The agitated man had then offered a feeble explanation when brought to Hermann. But this naturally did not satisfy Hermann, who then ordered that a high fence be placed around the grave. And with razor wire to be fixed on the top and all to be finished within six hours. And he further warned the man with mounting menace in his voice saying as he pointed his forefinger violently into the shaking man’s rib cage: “Heed my words, gravedigger, if I am not satisfied with how my orders have been carried out, then the next grave you dig will be your very own. Because you will be taken away in a dark forest then a bullet will penetrate somewhere in the back of your thick, numb, skull, “he had threatened.

Needless to say, the demand of this serious dangerous threat was carried out satisfactorily by the man well within six hours to Hermanns’s satisfaction.

But Hermann was now starting to seriously consider that perhaps Carin’s body could be resited to rest forever in Germany. And the growing germ of an interesting idea began to fester in his always enquiring mind.

Simply, he would design and construct on his acquired beautiful country estate a Baronial hall and numerous outbuildings to house his favoured falcons and other numerous birds of prey. As well as temperature-controlled stables.

It would be called “Carinhall.” Originally there had been an old hunting lodge used previously by Hermann and guests on the grounds and was situated just 50 miles outside of Berlin.

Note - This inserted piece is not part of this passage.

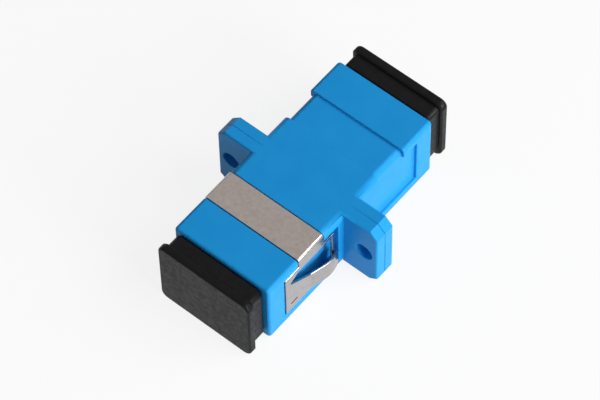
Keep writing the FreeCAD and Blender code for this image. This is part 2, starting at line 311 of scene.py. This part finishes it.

Now a  newly constructed burial site for Carin was to be prepared on the grounds close to the hall. There to receive and house his beloved wife’s coffin. So now he reasoned she would always be near to him. So that at any time he wished to, he could visit her alone in the crypt.

Some claim he visited it frequently in the dark days of the war. And there he communicated with her in the darkened crypt. Who knows? Obviously, public money was seemingly no object in this ordered project of his. And also with a large pool of labourers and craftsmen almost working around the clock, completion was amazingly achieved in under a year. 

Goering involved himself with every minute detail of this imperial-designed building and especially then in his looted art gallery that he loved to wander through under its high-ceiling rooms. And dream and speculate of perhaps of owning his own personal gallery “Par Excellence” one day. Perhaps after the war. Because wasn’t the man always optimistic in his outlook of what life should bestow or take away from him?